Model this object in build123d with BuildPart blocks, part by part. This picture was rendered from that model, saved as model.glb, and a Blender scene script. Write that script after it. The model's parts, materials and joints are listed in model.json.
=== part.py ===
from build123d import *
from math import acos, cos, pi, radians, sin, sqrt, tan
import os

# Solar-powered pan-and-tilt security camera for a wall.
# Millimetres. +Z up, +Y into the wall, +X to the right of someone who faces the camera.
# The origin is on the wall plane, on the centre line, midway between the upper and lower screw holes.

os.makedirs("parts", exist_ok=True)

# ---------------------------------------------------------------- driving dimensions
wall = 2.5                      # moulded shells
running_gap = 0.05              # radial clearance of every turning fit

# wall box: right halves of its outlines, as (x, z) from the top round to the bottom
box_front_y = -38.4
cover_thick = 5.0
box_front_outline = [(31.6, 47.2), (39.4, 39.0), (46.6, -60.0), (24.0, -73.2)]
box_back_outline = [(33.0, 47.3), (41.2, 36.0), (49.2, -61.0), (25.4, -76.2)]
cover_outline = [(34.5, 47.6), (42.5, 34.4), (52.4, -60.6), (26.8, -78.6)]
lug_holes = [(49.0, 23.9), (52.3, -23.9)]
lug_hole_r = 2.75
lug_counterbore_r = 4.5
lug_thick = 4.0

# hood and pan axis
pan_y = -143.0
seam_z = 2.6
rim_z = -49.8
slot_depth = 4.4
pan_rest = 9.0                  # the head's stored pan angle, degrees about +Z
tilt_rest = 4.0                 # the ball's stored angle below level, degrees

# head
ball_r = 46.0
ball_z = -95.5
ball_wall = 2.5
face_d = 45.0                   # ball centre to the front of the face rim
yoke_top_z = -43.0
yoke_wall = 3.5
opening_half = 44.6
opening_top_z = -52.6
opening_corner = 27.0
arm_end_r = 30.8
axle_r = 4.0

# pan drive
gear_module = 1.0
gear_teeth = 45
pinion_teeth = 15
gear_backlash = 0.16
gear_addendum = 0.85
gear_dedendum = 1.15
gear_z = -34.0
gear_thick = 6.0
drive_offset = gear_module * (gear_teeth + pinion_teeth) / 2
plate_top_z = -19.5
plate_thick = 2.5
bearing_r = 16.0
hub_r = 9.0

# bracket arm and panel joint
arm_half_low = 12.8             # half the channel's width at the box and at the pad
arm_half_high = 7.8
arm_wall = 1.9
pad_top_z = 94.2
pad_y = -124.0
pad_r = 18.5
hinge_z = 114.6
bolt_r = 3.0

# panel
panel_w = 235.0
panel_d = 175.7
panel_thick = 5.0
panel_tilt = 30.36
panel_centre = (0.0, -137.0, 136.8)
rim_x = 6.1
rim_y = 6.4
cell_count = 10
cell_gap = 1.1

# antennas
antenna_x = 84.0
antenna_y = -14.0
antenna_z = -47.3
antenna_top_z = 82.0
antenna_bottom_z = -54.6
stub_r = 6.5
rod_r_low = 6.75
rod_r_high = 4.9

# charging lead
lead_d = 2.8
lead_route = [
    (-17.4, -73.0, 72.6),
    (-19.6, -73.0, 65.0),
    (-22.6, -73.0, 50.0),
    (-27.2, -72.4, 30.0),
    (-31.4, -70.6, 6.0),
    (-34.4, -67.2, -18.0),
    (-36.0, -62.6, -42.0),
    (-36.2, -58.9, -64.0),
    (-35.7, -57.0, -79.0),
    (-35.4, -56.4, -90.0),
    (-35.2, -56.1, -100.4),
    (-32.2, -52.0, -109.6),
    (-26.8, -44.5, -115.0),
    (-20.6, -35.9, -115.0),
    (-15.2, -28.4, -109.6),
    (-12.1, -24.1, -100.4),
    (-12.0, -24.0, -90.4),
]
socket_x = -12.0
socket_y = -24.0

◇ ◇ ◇

All of the data must be returned exactly.

Model this object in build123d with BuildPart blocks, part by part. This picture was rendered from that model, saved as model.glb, and a Blender scene script. Write that script after it. The model's parts, materials and joints are listed in model.json.
=== part.py ===
from build123d import *
from math import acos, cos, pi, radians, sin, sqrt, tan
import os

# Solar-powered pan-and-tilt security camera for a wall.
# Millimetres. +Z up, +Y into the wall, +X to the right of someone who faces the camera.
# The origin is on the wall plane, on the centre line, midway between the upper and lower screw holes.

os.makedirs("parts", exist_ok=True)

# ---------------------------------------------------------------- driving dimensions
wall = 2.5                      # moulded shells
running_gap = 0.05              # radial clearance of every turning fit

# wall box: right halves of its outlines, as (x, z) from the top round to the bottom
box_front_y = -38.4
cover_thick = 5.0
box_front_outline = [(31.6, 47.2), (39.4, 39.0), (46.6, -60.0), (24.0, -73.2)]
box_back_outline = [(33.0, 47.3), (41.2, 36.0), (49.2, -61.0), (25.4, -76.2)]
cover_outline = [(34.5, 47.6), (42.5, 34.4), (52.4, -60.6), (26.8, -78.6)]
lug_holes = [(49.0, 23.9), (52.3, -23.9)]
lug_hole_r = 2.75
lug_counterbore_r = 4.5
lug_thick = 4.0

# hood and pan axis
pan_y = -143.0
seam_z = 2.6
rim_z = -49.8
slot_depth = 4.4
pan_rest = 9.0                  # the head's stored pan angle, degrees about +Z
tilt_rest = 4.0                 # the ball's stored angle below level, degrees

# head
ball_r = 46.0
ball_z = -95.5
ball_wall = 2.5
face_d = 45.0                   # ball centre to the front of the face rim
yoke_top_z = -43.0
yoke_wall = 3.5
opening_half = 44.6
opening_top_z = -52.6
opening_corner = 27.0
arm_end_r = 30.8
axle_r = 4.0

# pan drive
gear_module = 1.0
gear_teeth = 45
pinion_teeth = 15
gear_backlash = 0.16
gear_addendum = 0.85
gear_dedendum = 1.15
gear_z = -34.0
gear_thick = 6.0
drive_offset = gear_module * (gear_teeth + pinion_teeth) / 2
plate_top_z = -19.5
plate_thick = 2.5
bearing_r = 16.0
hub_r = 9.0

# bracket arm and panel joint
arm_half_low = 12.8             # half the channel's width at the box and at the pad
arm_half_high = 7.8
arm_wall = 1.9
pad_top_z = 94.2
pad_y = -124.0
pad_r = 18.5
hinge_z = 114.6
bolt_r = 3.0

# panel
panel_w = 235.0
panel_d = 175.7
panel_thick = 5.0
panel_tilt = 30.36
panel_centre = (0.0, -137.0, 136.8)
rim_x = 6.1
rim_y = 6.4
cell_count = 10
cell_gap = 1.1

# antennas
antenna_x = 84.0
antenna_y = -14.0
antenna_z = -47.3
antenna_top_z = 82.0
antenna_bottom_z = -54.6
stub_r = 6.5
rod_r_low = 6.75
rod_r_high = 4.9

# charging lead
lead_d = 2.8
lead_route = [
    (-17.4, -73.0, 72.6),
    (-19.6, -73.0, 65.0),
    (-22.6, -73.0, 50.0),
    (-27.2, -72.4, 30.0),
    (-31.4, -70.6, 6.0),
    (-34.4, -67.2, -18.0),
    (-36.0, -62.6, -42.0),
    (-36.2, -58.9, -64.0),
    (-35.7, -57.0, -79.0),
    (-35.4, -56.4, -90.0),
    (-35.2, -56.1, -100.4),
    (-32.2, -52.0, -109.6),
    (-26.8, -44.5, -115.0),
    (-20.6, -35.9, -115.0),
    (-15.2, -28.4, -109.6),
    (-12.1, -24.1, -100.4),
    (-12.0, -24.0, -90.4),
]
socket_x = -12.0
socket_y = -24.0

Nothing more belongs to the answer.